Anyone living with inflammatory bowel disease (IBD) knows that many different environmental factors can influence their disease – summertime included. Here are some tips from the gastroenterology team at CHOC Children’s for navigating the season.

Vitamin D is so important for IBD

Many people living with IBD have low vitamin D levels, so the summer months can help with topping up on the sunshine vitamin. Vitamin D has the potential to improve disease progression through anti-inflammatory immune responses. Enjoy the warmth of the sun, but don’t forget your sunscreen! Choose a sunscreen with SPF 30 or higher, apply 30 minutes before sun exposure and reapply every two hours. Wear protective clothing and don’t forget your sunglasses and hat!

Talk to your doctor about photosensitivity

It is important to talk to your doctor to find out if any of the medications you are on to treat Crohn’s disease or ulcerative colitis could cause sensitivity and skin inflammation.

Take a good look at your skin and schedule an annual skin check

IBD or IBD treatment may affect your skin.
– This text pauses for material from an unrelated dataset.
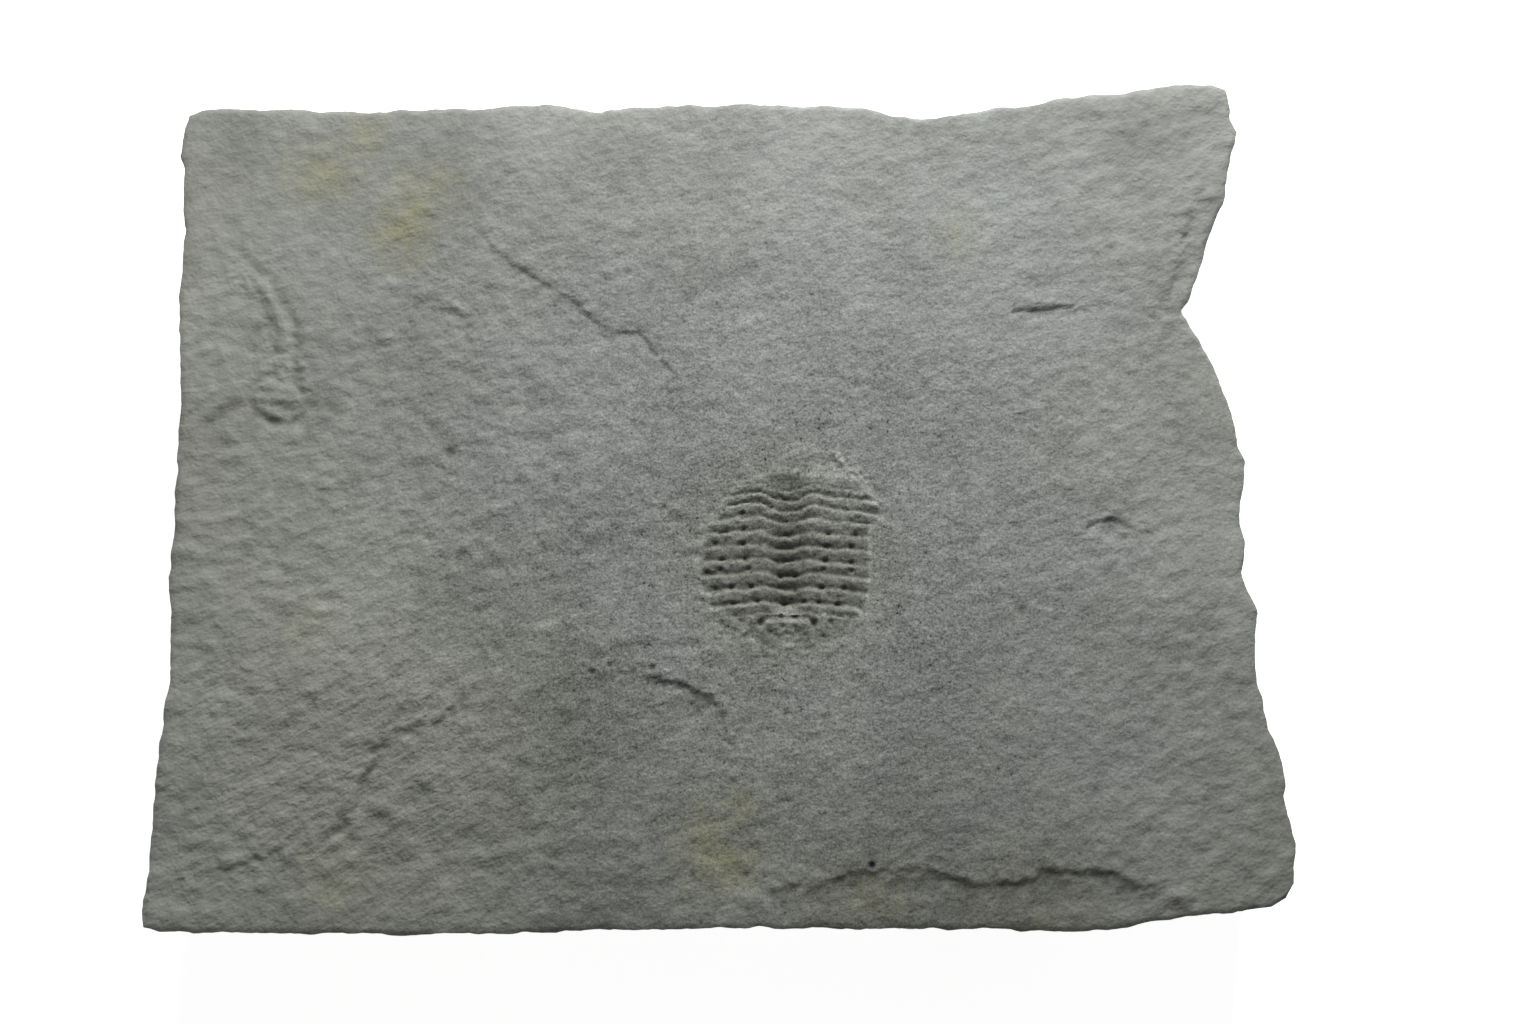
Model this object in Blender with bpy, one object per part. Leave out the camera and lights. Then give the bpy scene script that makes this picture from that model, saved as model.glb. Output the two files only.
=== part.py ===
"""Trilobite fossil: a slab of grey siltstone that carries the mould of a trilobite's thorax and tail.

The slab is one piece of stone. It lies on its underside with the fossil face up.
Metres, +Z up. The origin is in the middle of the underside. The trilobite's head end points to +Y.
Lengths below are millimetres until MM turns them into metres.
"""

import math

import bmesh
import bpy
import numpy as np
from mathutils import noise

MM = 0.001

# Slab
THICKNESS = 14.0
RIM_BEVEL = 0.5
FOOT_BEVEL = 1.2
FOOT_STEP = 0.2
SIDE_HOLLOW = 0.7
SIDE_HOLLOW_LENGTH = 6.0
# The beds that show in the broken sides, from the top: how thick each is, and how far it steps out.
SIDE_BEDS = ((2.6, -0.5), (3.6, 0.5), (3.2, -0.4))

# The four broken edges, as (x, y) seen from above. Each runs towards +X or towards +Y.
NEAR_EDGE = (
    (-54.2, -42.6), (-52.7, -43.0), (-44.0, -43.2), (-31.0, -43.3), (-21.0, -43.2), (-11.0, -43.0),
    (-3.0, -42.8), (6.0, -42.7), (21.0, -42.8), (34.3, -43.0), (39.6, -42.7), (43.7, -41.9),
    (49.1, -41.3), (53.4, -40.7), (55.0, -40.0),
)
FAR_EDGE = (
    (-55.6, 40.0), (-54.3, 40.4), (-49.0, 40.6), (-43.0, 40.5), (-36.5, 40.3), (-29.0, 40.5),
    (-23.0, 40.6), (-17.6, 41.0), (-12.5, 40.2), (-7.5, 40.6), (-3.0, 41.0), (-0.5, 40.8),
    (3.4, 41.3), (6.9, 41.0), (14.1, 40.9), (16.6, 40.4), (19.1, 39.6), (22.4, 39.3),
    (25.4, 39.8), (29.2, 40.6), (33.0, 41.0), (36.9, 41.9), (42.0, 42.2), (45.8, 42.8),
    (49.6, 43.3), (52.2, 43.3), (53.7, 42.8),
)
LEFT_EDGE = (
    (-54.2, -42.6), (-54.5, -41.3), (-54.1, -37.0), (-54.0, -29.0), (-53.7, -23.0), (-53.4, -19.6),
    (-53.7, -12.5), (-54.1, -10.0), (-54.1, 5.8), (-54.3, 10.9), (-54.6, 14.7), (-55.0, 19.8),
    (-54.8, 23.7), (-55.2, 28.9), (-55.6, 31.5), (-55.7, 34.2), (-56.2, 35.5), (-56.1, 38.6),
    (-55.6, 40.0),
)
RIGHT_EDGE = (
    (55.0, -40.0), (55.8, -38.6), (56.2, -35.1), (55.7, -32.7), (55.3, -30.4), (55.6, -29.7),
    (55.3, -27.4), (54.6, -25.0), (53.7, -22.0), (53.3, -18.4), (53.2, -15.0), (53.9, -12.5),
    (52.9, -10.5), (52.4, -8.5), (52.9, -5.7), (52.5, -3.6), (52.9, -1.0), (53.4, 2.8),
    (52.9, 4.5), (52.4, 7.8), (51.4, 10.8), (50.8, 12.9), (49.4, 15.4), (48.5, 17.1),
    (47.7, 18.6), (48.6, 19.7), (49.2, 21.4), (50.2, 24.0), (51.1, 26.6), (52.6, 30.1),
    (53.2, 32.8), (54.1, 36.3), (54.6, 38.1), (54.0, 40.0), (54.1, 41.7), (53.7, 42.8),
)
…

Examine your skin head-to-toe once a month for new spots or growths. Some people may experience tender bumps, sores or rashes.  Make sure you schedule an annual skin check with your primary care provider or a dermatologist.


As the days get hotter, risk for dehydration increases. People with IBD are at greater risk for dehydration due to water loss from diarrhea or vomiting. Remember to carry around a water bottle wherever you go. Recommended water intake for pre-teens and teens who weigh more than 100 pounds is 64 ounces per day, or about eight 8-ounce glasses of water per day unless you have a preexisting condition that limits the amount of water you can intake, such as some people with heart and kidney conditions. Drink more with physical activity or long periods of being in the sun. If plain water is getting boring, add in fruits and veggies, unless of course you are on a low-fiber diet!

Monitor your screen time

While it’s tempting to watch your favorite shows and browse social media to fill up your free time, keep screen time to less than two hours per day. Whether you are feeling good or bad, physical activity helps both the brain and body, so try to incorporate 30 to 45 minutes of aerobic activity, where you get your heart rate up and break a sweat. Exercise may have anti-inflammatory effects. Physical activity is also linked to better bone health and mental wellness in children with IBD.
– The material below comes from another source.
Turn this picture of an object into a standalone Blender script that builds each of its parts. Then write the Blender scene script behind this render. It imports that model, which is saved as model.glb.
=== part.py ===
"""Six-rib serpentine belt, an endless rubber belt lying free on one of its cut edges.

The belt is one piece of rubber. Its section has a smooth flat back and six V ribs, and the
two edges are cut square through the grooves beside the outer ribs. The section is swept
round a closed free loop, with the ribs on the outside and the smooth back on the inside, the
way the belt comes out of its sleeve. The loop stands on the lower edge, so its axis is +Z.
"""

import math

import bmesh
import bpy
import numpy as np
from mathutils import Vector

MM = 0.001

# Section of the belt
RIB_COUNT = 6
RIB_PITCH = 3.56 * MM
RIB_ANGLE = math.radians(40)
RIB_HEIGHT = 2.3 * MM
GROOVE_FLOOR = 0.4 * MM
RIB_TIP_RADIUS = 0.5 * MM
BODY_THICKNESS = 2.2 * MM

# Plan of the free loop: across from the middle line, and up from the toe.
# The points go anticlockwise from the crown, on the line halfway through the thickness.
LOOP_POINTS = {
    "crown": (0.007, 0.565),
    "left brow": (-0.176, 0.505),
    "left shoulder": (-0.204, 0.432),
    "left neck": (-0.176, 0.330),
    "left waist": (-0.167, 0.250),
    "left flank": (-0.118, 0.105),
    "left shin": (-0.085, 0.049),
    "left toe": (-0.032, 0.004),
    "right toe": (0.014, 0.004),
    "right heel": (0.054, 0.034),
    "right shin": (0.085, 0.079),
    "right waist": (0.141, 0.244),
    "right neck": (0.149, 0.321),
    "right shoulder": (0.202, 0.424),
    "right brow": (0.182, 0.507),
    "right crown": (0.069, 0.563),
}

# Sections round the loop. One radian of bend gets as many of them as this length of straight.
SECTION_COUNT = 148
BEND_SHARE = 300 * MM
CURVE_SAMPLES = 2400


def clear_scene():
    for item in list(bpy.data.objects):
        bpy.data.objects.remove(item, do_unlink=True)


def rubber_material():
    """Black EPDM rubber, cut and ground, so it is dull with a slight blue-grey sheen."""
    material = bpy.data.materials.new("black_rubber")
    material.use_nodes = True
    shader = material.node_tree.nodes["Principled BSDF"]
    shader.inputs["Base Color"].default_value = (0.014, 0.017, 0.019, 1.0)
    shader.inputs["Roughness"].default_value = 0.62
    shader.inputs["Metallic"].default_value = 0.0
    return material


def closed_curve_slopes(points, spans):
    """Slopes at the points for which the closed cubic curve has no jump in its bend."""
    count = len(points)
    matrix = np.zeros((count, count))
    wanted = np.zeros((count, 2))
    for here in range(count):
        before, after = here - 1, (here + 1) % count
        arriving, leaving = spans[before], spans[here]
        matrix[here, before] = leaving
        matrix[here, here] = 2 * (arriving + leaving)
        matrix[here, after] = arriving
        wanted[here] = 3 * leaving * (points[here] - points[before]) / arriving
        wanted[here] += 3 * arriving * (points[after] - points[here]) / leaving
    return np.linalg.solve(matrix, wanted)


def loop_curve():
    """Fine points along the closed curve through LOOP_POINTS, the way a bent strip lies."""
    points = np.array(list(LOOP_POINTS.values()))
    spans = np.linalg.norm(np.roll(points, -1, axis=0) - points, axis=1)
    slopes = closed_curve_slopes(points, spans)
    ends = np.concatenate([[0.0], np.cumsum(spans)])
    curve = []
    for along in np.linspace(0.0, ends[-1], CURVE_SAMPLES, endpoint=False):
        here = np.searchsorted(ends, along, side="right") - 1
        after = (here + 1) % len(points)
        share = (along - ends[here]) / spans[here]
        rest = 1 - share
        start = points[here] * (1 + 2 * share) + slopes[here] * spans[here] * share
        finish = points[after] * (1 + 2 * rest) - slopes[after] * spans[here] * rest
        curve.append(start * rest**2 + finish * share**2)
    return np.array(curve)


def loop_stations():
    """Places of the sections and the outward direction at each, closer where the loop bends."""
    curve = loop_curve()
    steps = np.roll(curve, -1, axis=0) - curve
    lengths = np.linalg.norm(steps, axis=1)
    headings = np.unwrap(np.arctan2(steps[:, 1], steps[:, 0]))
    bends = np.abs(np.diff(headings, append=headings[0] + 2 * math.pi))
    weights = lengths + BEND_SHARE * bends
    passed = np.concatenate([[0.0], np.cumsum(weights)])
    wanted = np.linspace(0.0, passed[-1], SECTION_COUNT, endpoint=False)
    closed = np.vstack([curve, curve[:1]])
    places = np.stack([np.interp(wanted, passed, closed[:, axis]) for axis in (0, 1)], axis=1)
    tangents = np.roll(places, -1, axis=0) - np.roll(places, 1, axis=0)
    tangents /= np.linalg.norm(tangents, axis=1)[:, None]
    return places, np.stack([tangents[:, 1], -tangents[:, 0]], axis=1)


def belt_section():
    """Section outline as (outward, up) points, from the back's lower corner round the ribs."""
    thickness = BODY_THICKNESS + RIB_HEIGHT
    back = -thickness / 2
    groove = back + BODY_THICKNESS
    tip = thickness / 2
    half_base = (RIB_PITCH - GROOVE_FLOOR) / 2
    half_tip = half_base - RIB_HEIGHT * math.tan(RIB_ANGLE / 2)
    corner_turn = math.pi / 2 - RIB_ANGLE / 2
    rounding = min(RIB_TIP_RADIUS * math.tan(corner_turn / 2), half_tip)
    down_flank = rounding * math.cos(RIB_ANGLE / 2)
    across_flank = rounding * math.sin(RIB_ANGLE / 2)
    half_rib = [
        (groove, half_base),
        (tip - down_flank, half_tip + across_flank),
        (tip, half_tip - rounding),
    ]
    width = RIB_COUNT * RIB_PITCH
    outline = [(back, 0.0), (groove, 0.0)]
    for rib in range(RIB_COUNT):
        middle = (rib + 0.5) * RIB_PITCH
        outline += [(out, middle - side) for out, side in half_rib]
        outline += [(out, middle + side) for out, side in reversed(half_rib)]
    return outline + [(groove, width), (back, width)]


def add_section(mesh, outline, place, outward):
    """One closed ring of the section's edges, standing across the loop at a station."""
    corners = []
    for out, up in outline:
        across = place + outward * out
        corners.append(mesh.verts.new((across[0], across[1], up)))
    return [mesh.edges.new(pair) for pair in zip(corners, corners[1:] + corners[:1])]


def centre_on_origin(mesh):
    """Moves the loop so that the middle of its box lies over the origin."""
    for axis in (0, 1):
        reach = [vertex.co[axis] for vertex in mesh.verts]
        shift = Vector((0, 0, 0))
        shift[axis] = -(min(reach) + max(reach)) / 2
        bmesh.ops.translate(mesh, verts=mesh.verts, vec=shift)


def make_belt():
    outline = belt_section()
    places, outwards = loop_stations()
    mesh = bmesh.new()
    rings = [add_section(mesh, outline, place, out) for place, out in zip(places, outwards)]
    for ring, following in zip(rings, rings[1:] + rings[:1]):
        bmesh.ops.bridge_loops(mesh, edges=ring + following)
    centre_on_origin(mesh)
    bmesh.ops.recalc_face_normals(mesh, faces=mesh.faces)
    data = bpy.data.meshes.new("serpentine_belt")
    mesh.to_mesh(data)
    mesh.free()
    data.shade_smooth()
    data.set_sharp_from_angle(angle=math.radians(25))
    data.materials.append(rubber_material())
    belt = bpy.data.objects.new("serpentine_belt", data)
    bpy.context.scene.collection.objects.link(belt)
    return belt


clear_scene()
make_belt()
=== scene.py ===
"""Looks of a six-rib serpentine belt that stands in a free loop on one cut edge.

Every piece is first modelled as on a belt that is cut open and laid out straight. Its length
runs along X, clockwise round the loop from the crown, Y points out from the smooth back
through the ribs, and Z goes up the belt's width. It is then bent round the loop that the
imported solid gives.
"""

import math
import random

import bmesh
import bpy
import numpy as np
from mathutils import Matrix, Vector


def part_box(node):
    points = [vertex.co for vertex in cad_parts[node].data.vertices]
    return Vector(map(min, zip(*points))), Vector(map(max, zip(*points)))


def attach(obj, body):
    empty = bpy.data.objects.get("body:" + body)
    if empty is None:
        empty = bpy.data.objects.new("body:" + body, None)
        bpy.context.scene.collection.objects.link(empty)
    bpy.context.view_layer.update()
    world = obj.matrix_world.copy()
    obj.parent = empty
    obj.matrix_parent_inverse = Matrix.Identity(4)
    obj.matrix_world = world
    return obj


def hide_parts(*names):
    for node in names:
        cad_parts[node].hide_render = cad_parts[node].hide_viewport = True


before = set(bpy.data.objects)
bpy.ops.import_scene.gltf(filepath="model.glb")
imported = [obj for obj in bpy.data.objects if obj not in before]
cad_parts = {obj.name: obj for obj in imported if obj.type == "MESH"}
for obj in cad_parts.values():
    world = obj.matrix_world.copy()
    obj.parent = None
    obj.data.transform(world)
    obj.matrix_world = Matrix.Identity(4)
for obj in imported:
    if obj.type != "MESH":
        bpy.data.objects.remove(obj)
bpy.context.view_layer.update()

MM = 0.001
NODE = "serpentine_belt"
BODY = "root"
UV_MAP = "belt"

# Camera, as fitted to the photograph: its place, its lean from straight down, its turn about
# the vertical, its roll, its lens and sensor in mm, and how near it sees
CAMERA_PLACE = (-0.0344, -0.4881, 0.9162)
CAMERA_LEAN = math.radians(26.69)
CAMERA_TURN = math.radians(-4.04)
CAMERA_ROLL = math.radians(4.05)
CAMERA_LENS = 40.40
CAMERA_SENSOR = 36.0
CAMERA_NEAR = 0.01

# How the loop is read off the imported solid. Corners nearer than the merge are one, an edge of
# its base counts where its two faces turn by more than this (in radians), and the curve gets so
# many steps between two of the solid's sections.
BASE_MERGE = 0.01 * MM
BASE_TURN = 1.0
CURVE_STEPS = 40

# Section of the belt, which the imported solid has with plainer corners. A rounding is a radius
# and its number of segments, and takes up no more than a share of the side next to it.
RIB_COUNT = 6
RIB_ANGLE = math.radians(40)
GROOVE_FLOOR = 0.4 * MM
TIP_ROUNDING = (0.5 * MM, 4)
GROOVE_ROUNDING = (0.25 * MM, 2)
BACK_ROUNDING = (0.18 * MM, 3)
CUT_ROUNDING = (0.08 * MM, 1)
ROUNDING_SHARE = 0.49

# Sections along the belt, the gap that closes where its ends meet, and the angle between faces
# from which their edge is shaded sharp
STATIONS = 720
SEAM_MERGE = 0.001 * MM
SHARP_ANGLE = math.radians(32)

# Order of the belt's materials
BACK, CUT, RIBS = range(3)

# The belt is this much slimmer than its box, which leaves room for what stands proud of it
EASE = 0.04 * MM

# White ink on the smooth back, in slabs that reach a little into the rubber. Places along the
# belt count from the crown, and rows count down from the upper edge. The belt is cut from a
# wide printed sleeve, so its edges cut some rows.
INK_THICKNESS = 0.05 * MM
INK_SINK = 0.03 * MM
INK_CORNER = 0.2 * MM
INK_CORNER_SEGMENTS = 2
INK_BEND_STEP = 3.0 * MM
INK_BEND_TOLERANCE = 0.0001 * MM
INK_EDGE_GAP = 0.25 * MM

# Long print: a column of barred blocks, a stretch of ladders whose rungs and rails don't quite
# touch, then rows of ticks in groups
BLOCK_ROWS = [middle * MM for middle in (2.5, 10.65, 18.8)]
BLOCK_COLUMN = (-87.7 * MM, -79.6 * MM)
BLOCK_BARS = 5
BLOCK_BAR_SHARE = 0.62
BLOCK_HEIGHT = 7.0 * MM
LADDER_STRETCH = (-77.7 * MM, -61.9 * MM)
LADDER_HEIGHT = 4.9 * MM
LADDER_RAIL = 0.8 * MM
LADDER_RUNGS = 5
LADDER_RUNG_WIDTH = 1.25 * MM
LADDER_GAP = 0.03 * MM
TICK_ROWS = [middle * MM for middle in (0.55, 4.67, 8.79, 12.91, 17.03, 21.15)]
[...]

Practice COVID-19 precautions

People diagnosed with IBD may be considered immunosuppressed, which means they may be at higher risk for severe illness if they contract COVID-19. To help prevent this, avoid large gatherings, practice social distancing, avoid having close contact with people who are sick, and wash your hands frequently. Use soap and water and wash for at least 20 seconds or use hand sanitizer that contains at least 60% alcohol.

Be safe and have fun

Get back to nature, swim and explore the outdoors. Remember to pack a face mask along with a water bottle and practice social distancing when you pick a trail or spot to swim. Being active benefits mental wellness and overall wellbeing.

Get your sleep

Amid all the fun, make sleep a priority. A lack of sleep can delay healing which worsens IBD symptoms. Develop a relaxing routine, read a book, take a bath, shut off electronics and make it a goal to sleep at least eight hours per night.